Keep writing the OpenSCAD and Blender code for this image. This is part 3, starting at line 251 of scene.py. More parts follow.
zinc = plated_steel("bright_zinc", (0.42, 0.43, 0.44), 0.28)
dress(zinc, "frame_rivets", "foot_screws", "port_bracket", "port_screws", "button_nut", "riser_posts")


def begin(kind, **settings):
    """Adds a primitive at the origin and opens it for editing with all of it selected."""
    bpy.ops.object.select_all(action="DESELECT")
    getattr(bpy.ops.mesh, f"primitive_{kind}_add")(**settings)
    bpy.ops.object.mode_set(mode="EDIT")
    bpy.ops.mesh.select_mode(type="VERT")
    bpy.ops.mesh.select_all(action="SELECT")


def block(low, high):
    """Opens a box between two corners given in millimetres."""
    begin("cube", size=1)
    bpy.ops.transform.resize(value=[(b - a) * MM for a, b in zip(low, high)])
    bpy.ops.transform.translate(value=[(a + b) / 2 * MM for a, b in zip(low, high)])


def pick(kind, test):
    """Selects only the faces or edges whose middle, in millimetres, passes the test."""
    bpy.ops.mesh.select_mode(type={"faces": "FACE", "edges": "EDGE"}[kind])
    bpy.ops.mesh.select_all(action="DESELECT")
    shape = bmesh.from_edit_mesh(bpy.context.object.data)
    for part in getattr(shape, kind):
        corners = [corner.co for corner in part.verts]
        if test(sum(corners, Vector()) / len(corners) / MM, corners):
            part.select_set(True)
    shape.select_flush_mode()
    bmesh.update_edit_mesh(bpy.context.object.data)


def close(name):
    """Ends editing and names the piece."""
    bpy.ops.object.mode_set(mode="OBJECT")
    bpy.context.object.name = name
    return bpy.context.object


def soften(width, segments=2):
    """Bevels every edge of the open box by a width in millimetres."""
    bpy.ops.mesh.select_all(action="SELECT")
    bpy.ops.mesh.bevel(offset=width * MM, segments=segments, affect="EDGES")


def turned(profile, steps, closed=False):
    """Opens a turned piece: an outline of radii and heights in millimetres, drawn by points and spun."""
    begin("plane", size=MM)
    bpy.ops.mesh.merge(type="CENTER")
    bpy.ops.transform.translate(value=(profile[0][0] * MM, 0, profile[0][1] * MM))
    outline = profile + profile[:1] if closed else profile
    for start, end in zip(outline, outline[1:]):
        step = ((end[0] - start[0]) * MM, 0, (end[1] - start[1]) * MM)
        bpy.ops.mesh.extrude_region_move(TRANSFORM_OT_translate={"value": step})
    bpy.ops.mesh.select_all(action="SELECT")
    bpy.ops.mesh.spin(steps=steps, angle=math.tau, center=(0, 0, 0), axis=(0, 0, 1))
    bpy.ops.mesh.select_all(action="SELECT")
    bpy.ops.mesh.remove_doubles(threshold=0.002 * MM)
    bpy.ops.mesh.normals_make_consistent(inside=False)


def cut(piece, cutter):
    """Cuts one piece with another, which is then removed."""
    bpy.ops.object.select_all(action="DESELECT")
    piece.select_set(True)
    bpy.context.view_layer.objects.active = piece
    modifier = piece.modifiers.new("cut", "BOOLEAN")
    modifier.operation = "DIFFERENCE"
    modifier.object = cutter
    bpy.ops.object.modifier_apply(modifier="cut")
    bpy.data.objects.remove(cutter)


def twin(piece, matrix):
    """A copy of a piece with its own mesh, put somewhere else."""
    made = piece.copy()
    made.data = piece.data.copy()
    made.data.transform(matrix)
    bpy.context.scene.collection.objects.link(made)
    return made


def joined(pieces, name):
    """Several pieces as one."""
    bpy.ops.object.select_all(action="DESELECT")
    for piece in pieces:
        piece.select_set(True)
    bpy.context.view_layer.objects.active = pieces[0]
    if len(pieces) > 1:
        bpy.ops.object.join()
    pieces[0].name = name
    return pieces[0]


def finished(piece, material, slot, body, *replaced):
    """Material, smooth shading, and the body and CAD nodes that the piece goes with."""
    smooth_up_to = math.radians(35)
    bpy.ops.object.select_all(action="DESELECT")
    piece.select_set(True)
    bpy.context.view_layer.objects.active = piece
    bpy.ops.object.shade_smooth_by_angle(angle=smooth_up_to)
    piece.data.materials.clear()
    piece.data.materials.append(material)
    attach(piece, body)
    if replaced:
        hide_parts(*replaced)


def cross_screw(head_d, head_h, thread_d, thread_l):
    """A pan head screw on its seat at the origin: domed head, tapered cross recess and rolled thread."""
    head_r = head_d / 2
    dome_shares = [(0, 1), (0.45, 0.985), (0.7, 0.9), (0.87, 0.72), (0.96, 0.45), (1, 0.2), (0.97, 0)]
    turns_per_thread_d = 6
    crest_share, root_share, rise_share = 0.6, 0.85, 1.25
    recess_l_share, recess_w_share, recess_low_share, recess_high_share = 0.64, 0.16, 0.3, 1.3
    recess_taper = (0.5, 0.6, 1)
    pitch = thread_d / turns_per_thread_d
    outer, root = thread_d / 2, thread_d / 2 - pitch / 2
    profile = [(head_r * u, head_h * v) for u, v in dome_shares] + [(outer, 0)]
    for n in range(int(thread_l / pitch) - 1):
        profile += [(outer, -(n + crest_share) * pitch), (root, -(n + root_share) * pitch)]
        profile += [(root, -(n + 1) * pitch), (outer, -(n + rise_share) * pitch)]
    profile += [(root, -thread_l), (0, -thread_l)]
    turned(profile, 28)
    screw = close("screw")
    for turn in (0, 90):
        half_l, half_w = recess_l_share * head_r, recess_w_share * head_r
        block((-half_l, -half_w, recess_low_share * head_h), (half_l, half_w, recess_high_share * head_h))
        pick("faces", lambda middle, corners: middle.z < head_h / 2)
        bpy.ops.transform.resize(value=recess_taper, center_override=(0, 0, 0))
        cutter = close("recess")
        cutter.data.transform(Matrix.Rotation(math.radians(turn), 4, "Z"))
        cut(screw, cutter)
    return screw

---

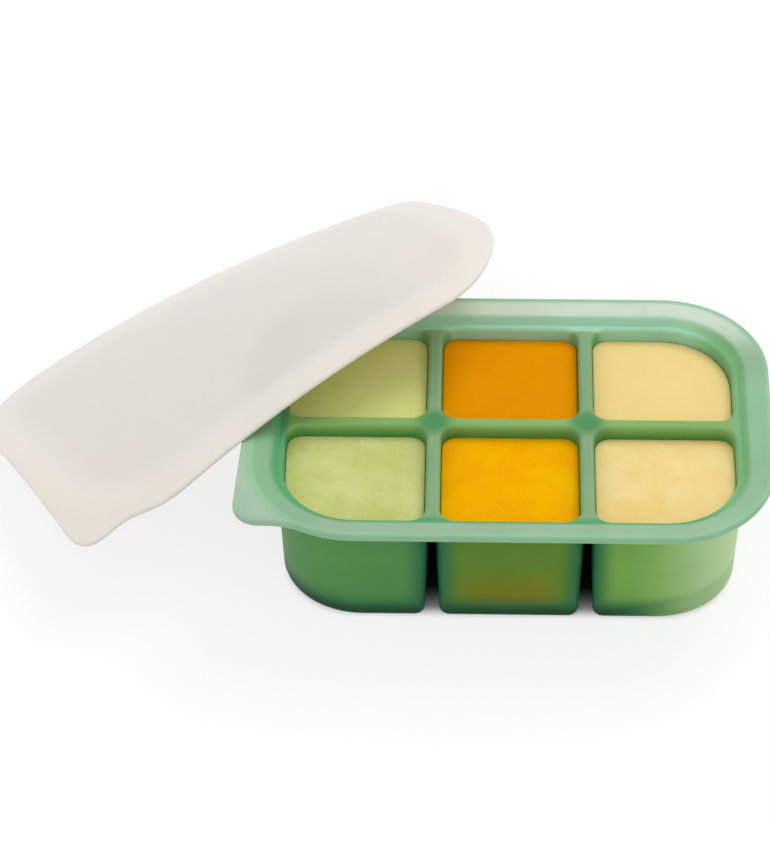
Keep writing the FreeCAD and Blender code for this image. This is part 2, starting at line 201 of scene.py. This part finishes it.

• _WRITTEN PROBLEM_: Write out, exactly as they stand, the lines from the one containing "Keep writing the OpenSCAD" through the one containing "bpy.ops.transform.translate(value=[(a + b)", both ends included.

• _EXPECTED ANSWER_:
Keep writing the OpenSCAD and Blender code for this image. This is part 3, starting at line 251 of scene.py. More parts follow.
zinc = plated_steel("bright_zinc", (0.42, 0.43, 0.44), 0.28)
dress(zinc, "frame_rivets", "foot_screws", "port_bracket", "port_screws", "button_nut", "riser_posts")


def begin(kind, **settings):
    """Adds a primitive at the origin and opens it for editing with all of it selected."""
    bpy.ops.object.select_all(action="DESELECT")
    getattr(bpy.ops.mesh, f"primitive_{kind}_add")(**settings)
    bpy.ops.object.mode_set(mode="EDIT")
    bpy.ops.mesh.select_mode(type="VERT")
    bpy.ops.mesh.select_all(action="SELECT")


def block(low, high):
    """Opens a box between two corners given in millimetres."""
    begin("cube", size=1)
    bpy.ops.transform.resize(value=[(b - a) * MM for a, b in zip(low, high)])
    bpy.ops.transform.translate(value=[(a + b) / 2 * MM for a, b in zip(low, high)])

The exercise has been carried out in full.